Turns out, we may not know our extragalactic neighbors as well as we thought.
One of the promises held forth with the purchase of our first GoTo telescope way back in the late 1990s was the ability to quickly and easily hunt down ever fainter deep sky fuzzies. No more juggling star charts and red headlamps, no more star-hopping. Heck, it was fun to just aim the scope at a favorable target field, hit 'identify,' and see what it turned up.
One of our more interesting 'discoveries' on these expeditions was NGC 2419, a globular cluster that my AstroMaster GoTo controller (featuring a 10K memory database!) triumphantly announced was an 'Intergalactic Wanderer…'
Or is it? The case for NGC 2419 as a lonely globular wandering the cosmic void between the galaxies is a romantic and intriguing notion, and one you see repeated around the echo chamber that is the modern web. First observed by Sir William Herschel in 1788 and re-observed by his son John in 1833, the debate has swung back and forth as to whether NGC 2419 is a true globular or—as has been also suggested of the magnificent southern sky cluster Omega Centauri—the remnant of a dwarf spheroidal galaxy torn apart by our Milky Way. Lord Rosse also observed NGC 2419 with the 72-inch Leviathan of Parsonstown, and Harlow Shapley made a distance estimate of about 163,000 light years to NGC 2419 in 1922.

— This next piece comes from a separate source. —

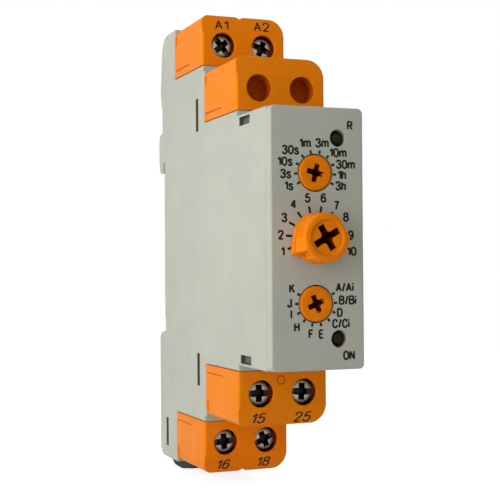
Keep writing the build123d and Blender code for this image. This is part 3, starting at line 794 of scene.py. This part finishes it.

Today, we know that NGC 2419 is about 270,000 light years from the Sun, and about 300,000 light years from the core of our galaxy. Think of this: we actually see NGC 2419 as it appeared back in the middle of the Pleistocene Epoch, a time when modern homo sapiens were still the new hipsters on the evolutionary scene of life on Earth. What's more, photometric studies over the past decade suggest there is a true gravitational link between NGC 2419 and the Milky Way. This would mean at its current distance, NGC 2419 would orbit our galaxy once every 3 billion years, about 75% the age of the Earth itself.
This hands down makes NGC 2419 the distant of the more than 150 globular clusters known to orbit our galaxy.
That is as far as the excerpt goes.